DATA EXCERPT:
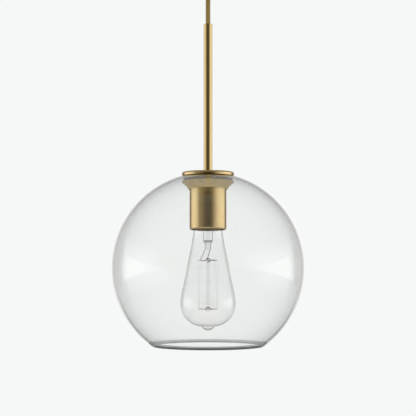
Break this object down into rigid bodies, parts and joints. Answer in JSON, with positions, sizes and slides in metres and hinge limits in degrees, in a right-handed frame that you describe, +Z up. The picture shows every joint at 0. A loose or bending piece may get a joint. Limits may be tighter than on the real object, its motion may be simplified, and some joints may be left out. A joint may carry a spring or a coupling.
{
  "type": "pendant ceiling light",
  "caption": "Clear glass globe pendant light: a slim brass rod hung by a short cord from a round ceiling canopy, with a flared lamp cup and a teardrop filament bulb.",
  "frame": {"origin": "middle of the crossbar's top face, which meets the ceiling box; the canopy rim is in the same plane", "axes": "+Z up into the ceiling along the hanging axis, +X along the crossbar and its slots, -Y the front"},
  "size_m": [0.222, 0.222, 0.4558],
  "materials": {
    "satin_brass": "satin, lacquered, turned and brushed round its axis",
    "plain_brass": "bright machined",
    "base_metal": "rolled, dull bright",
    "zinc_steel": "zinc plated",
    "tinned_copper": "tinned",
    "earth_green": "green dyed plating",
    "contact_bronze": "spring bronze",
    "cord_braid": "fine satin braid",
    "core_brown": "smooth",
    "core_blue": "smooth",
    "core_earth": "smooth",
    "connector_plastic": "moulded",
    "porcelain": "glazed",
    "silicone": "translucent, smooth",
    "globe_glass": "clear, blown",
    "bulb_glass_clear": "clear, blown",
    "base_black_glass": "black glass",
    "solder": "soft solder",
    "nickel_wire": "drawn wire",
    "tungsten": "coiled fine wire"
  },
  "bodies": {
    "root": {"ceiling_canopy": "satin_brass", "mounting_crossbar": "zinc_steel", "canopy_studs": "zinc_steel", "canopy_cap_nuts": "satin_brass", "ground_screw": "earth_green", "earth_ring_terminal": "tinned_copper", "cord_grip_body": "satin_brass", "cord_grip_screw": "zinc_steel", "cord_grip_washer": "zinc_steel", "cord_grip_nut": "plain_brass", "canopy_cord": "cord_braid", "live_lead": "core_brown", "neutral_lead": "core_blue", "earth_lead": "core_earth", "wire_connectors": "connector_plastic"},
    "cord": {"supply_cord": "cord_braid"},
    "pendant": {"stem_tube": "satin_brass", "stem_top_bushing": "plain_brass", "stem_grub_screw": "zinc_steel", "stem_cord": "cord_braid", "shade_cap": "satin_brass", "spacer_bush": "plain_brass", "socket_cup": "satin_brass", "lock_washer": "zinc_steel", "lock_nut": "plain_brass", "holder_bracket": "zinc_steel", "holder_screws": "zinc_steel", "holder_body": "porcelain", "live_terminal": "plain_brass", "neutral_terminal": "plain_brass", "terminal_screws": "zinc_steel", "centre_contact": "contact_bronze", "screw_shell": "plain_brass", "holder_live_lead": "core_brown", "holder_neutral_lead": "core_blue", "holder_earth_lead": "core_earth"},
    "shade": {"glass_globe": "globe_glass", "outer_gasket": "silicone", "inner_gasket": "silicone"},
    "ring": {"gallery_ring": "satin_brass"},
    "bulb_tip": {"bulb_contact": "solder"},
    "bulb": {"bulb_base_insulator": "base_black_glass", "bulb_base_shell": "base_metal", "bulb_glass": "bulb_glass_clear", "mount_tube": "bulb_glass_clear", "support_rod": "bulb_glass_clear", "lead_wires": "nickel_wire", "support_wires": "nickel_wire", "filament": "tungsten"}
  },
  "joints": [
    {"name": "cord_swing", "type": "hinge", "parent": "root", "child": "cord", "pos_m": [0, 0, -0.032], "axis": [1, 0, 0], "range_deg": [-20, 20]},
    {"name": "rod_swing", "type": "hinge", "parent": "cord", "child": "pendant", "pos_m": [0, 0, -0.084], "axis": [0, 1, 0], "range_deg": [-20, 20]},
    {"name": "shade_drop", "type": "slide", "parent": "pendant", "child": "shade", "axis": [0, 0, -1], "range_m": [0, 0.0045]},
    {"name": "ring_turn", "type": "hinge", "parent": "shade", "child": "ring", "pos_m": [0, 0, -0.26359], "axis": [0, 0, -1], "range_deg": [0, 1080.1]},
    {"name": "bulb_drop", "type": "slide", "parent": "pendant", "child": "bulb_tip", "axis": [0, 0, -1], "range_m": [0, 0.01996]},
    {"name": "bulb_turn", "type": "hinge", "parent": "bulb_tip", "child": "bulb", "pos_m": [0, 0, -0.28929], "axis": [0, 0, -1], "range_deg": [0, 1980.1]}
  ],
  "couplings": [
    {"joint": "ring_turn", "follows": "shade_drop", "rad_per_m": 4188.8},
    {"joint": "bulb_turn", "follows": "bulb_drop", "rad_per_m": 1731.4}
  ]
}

PROBLEM DETAILS:
Print the material verbatim, all of it.

THE ANSWER:
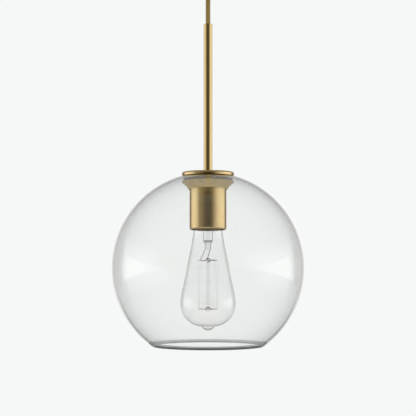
Break this object down into rigid bodies, parts and joints. Answer in JSON, with positions, sizes and slides in metres and hinge limits in degrees, in a right-handed frame that you describe, +Z up. The picture shows every joint at 0. A loose or bending piece may get a joint. Limits may be tighter than on the real object, its motion may be simplified, and some joints may be left out. A joint may carry a spring or a coupling.
{
  "type": "pendant ceiling light",
  "caption": "Clear glass globe pendant light: a slim brass rod hung by a short cord from a round ceiling canopy, with a flared lamp cup and a teardrop filament bulb.",
  "frame": {"origin": "middle of the crossbar's top face, which meets the ceiling box; the canopy rim is in the same plane", "axes": "+Z up into the ceiling along the hanging axis, +X along the crossbar and its slots, -Y the front"},
  "size_m": [0.222, 0.222, 0.4558],
  "materials": {
    "satin_brass": "satin, lacquered, turned and brushed round its axis",
    "plain_brass": "bright machined",
    "base_metal": "rolled, dull bright",
    "zinc_steel": "zinc plated",
    "tinned_copper": "tinned",
    "earth_green": "green dyed plating",
    "contact_bronze": "spring bronze",
    "cord_braid": "fine satin braid",
    "core_brown": "smooth",
    "core_blue": "smooth",
    "core_earth": "smooth",
    "connector_plastic": "moulded",
    "porcelain": "glazed",
    "silicone": "translucent, smooth",
    "globe_glass": "clear, blown",
    "bulb_glass_clear": "clear, blown",
    "base_black_glass": "black glass",
    "solder": "soft solder",
    "nickel_wire": "drawn wire",
    "tungsten": "coiled fine wire"
  },
  "bodies": {
    "root": {"ceiling_canopy": "satin_brass", "mounting_crossbar": "zinc_steel", "canopy_studs": "zinc_steel", "canopy_cap_nuts": "satin_brass", "ground_screw": "earth_green", "earth_ring_terminal": "tinned_copper", "cord_grip_body": "satin_brass", "cord_grip_screw": "zinc_steel", "cord_grip_washer": "zinc_steel", "cord_grip_nut": "plain_brass", "canopy_cord": "cord_braid", "live_lead": "core_brown", "neutral_lead": "core_blue", "earth_lead": "core_earth", "wire_connectors": "connector_plastic"},
    "cord": {"supply_cord": "cord_braid"},
    "pendant": {"stem_tube": "satin_brass", "stem_top_bushing": "plain_brass", "stem_grub_screw": "zinc_steel", "stem_cord": "cord_braid", "shade_cap": "satin_brass", "spacer_bush": "plain_brass", "socket_cup": "satin_brass", "lock_washer": "zinc_steel", "lock_nut": "plain_brass", "holder_bracket": "zinc_steel", "holder_screws": "zinc_steel", "holder_body": "porcelain", "live_terminal": "plain_brass", "neutral_terminal": "plain_brass", "terminal_screws": "zinc_steel", "centre_contact": "contact_bronze", "screw_shell": "plain_brass", "holder_live_lead": "core_brown", "holder_neutral_lead": "core_blue", "holder_earth_lead": "core_earth"},
    "shade": {"glass_globe": "globe_glass", "outer_gasket": "silicone", "inner_gasket": "silicone"},
    "ring": {"gallery_ring": "satin_brass"},
    "bulb_tip": {"bulb_contact": "solder"},
    "bulb": {"bulb_base_insulator": "base_black_glass", "bulb_base_shell": "base_metal", "bulb_glass": "bulb_glass_clear", "mount_tube": "bulb_glass_clear", "support_rod": "bulb_glass_clear", "lead_wires": "nickel_wire", "support_wires": "nickel_wire", "filament": "tungsten"}
  },
  "joints": [
    {"name": "cord_swing", "type": "hinge", "parent": "root", "child": "cord", "pos_m": [0, 0, -0.032], "axis": [1, 0, 0], "range_deg": [-20, 20]},
    {"name": "rod_swing", "type": "hinge", "parent": "cord", "child": "pendant", "pos_m": [0, 0, -0.084], "axis": [0, 1, 0], "range_deg": [-20, 20]},
    {"name": "shade_drop", "type": "slide", "parent": "pendant", "child": "shade", "axis": [0, 0, -1], "range_m": [0, 0.0045]},
    {"name": "ring_turn", "type": "hinge", "parent": "shade", "child": "ring", "pos_m": [0, 0, -0.26359], "axis": [0, 0, -1], "range_deg": [0, 1080.1]},
    {"name": "bulb_drop", "type": "slide", "parent": "pendant", "child": "bulb_tip", "axis": [0, 0, -1], "range_m": [0, 0.01996]},
    {"name": "bulb_turn", "type": "hinge", "parent": "bulb_tip", "child": "bulb", "pos_m": [0, 0, -0.28929], "axis": [0, 0, -1], "range_deg": [0, 1980.1]}
  ],
  "couplings": [
    {"joint": "ring_turn", "follows": "shade_drop", "rad_per_m": 4188.8},
    {"joint": "bulb_turn", "follows": "bulb_drop", "rad_per_m": 1731.4}
  ]
}